____ Supplied information

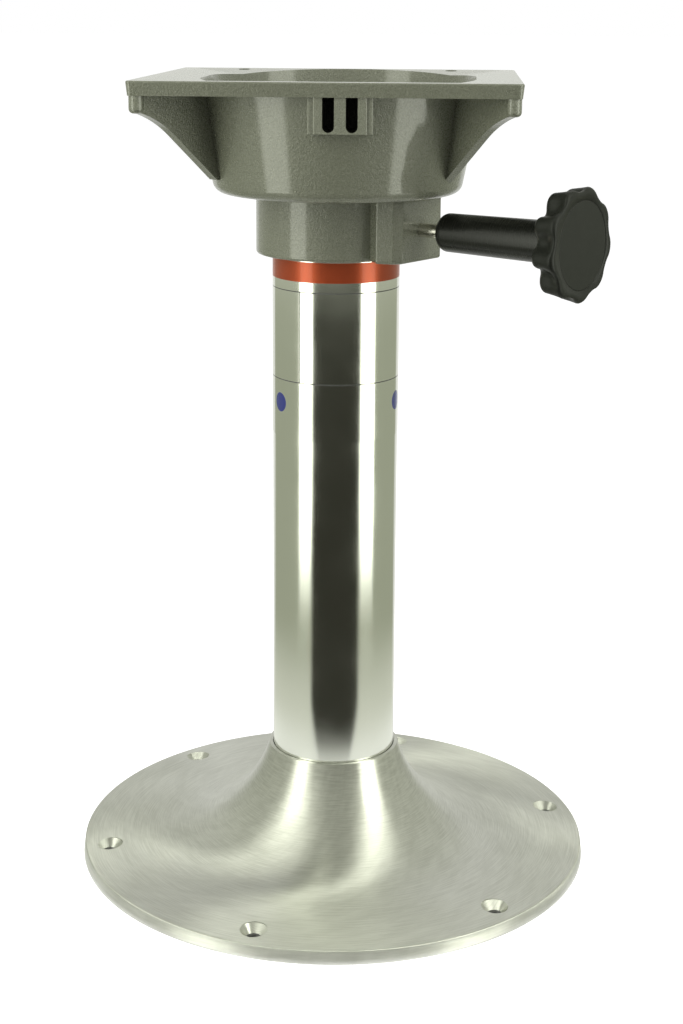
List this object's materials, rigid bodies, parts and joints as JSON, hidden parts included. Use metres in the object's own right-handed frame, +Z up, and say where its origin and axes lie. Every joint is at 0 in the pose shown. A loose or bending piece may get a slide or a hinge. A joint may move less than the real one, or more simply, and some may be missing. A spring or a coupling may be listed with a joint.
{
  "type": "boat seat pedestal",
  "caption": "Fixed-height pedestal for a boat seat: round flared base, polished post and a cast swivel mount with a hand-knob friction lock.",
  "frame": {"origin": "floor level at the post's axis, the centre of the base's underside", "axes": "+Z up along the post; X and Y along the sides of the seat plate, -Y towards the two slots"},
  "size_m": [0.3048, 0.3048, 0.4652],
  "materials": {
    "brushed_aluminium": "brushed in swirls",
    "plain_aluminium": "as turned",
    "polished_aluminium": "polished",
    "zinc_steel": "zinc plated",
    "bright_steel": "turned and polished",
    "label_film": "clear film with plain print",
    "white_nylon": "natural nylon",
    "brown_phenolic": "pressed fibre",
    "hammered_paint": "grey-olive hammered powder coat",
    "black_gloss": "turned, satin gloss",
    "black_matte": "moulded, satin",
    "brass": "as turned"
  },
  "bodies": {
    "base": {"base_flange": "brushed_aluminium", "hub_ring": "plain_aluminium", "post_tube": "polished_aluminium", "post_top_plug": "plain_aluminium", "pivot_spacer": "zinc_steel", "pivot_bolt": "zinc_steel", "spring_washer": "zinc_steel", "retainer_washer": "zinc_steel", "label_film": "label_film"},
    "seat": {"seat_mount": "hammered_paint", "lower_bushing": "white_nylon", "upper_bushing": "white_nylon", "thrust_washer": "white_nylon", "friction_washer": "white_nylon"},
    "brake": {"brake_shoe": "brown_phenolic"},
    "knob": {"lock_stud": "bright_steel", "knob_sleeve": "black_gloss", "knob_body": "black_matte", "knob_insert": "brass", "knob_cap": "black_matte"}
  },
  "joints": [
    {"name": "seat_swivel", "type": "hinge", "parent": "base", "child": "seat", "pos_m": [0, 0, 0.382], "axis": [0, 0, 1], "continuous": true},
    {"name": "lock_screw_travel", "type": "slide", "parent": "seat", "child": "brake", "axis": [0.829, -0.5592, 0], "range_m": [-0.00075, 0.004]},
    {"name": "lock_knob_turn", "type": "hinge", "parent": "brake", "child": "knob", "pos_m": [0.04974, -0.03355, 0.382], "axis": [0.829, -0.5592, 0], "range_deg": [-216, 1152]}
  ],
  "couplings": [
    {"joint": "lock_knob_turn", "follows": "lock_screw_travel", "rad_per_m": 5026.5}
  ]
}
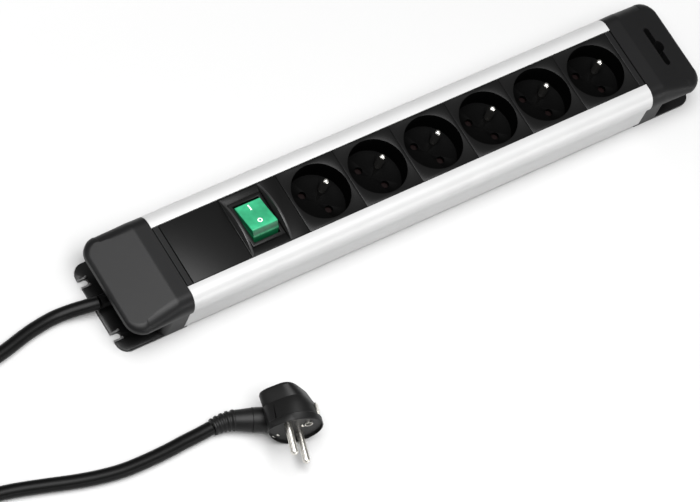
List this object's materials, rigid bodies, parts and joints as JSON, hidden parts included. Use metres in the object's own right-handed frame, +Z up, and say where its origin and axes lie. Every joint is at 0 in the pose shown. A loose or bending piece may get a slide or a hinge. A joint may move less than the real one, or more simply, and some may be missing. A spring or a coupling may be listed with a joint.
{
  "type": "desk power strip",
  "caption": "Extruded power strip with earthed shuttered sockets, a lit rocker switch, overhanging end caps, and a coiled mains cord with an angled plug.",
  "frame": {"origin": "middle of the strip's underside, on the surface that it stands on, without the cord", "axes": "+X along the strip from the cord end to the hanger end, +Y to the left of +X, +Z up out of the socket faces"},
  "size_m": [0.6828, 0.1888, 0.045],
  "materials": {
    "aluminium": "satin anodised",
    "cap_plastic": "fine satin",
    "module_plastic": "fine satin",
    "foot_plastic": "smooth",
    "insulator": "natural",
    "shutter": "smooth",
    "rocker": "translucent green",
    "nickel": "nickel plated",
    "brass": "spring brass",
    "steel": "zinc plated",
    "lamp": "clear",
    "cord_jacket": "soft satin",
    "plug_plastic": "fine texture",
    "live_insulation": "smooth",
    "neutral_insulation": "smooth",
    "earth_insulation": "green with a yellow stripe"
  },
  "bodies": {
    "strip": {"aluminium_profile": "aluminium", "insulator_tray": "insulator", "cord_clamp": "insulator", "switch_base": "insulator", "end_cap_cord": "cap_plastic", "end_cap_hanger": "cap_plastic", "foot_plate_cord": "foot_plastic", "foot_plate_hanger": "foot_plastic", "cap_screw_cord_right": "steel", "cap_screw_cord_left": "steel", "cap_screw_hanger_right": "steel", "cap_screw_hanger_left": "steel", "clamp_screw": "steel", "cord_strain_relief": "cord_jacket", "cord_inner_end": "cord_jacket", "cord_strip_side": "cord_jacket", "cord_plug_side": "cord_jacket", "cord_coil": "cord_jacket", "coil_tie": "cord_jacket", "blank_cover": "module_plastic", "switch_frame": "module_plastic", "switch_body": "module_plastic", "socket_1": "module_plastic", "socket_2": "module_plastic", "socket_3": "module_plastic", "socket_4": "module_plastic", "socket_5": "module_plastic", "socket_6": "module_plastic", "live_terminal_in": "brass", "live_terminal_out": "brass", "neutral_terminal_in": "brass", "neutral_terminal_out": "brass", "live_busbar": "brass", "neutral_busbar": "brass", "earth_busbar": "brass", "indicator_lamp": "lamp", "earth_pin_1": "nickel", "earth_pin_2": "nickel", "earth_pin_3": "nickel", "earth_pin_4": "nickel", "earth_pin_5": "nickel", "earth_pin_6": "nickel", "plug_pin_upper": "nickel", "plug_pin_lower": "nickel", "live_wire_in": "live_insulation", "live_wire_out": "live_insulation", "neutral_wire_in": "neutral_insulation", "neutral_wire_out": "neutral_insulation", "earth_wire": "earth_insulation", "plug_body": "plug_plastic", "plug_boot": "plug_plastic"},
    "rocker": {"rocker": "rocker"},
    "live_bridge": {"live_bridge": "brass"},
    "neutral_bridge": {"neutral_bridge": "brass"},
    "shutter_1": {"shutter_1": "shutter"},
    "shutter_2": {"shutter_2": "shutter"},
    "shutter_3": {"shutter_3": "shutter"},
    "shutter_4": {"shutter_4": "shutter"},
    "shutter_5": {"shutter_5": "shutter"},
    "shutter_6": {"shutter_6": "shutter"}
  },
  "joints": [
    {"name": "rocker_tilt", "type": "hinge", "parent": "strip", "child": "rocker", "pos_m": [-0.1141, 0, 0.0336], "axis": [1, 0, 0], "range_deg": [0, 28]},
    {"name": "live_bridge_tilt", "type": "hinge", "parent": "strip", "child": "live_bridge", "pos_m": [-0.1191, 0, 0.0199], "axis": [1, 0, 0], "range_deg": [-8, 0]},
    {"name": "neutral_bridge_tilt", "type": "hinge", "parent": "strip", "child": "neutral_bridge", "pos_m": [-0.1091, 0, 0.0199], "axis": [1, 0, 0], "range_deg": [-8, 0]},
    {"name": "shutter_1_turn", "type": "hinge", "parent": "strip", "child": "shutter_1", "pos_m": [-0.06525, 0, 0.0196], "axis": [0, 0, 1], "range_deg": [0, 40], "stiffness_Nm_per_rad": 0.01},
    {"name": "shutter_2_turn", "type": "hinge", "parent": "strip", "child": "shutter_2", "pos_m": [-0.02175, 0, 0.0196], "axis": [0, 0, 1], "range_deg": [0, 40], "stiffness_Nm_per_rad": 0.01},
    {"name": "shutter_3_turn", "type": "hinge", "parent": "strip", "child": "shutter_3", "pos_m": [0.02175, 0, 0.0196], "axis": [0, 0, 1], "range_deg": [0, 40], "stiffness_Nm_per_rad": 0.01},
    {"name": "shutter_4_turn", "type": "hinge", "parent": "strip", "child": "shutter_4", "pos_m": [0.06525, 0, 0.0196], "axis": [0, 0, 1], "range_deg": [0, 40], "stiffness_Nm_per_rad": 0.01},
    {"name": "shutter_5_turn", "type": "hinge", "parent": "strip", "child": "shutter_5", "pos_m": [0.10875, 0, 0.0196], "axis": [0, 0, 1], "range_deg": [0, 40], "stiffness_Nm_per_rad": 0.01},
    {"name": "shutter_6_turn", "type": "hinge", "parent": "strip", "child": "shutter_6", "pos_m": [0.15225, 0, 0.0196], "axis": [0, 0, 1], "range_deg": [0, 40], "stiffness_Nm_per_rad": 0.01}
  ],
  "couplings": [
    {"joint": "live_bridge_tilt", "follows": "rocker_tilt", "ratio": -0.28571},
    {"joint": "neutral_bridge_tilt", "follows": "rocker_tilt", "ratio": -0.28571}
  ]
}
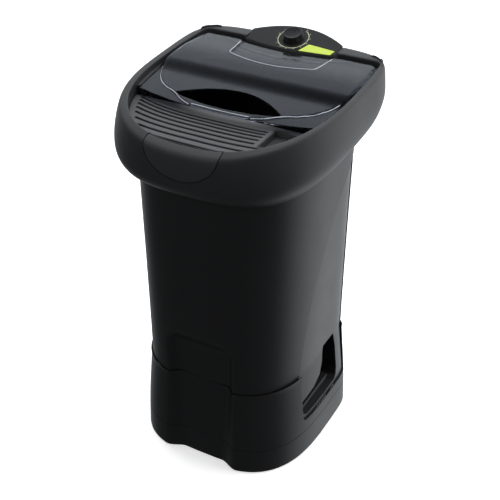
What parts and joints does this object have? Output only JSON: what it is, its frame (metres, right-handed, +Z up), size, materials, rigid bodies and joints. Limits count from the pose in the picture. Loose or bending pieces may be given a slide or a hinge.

________

▸ Task instructions: Where a line holds "from", copy that line.

▸ Exercise answer:
  "frame": {"origin": "middle of the strip's underside, on the surface that it stands on, without the cord", "axes": "+X along the strip from the cord end to the hanger end, +Y to the left of +X, +Z up out of the socket faces"},
What parts and joints does this object have? Output only JSON: what it is, its frame (metres, right-handed, +Z up), size, materials, rigid bodies and joints. Limits count from the pose in the picture. Loose or bending pieces may be given a slide or a hinge.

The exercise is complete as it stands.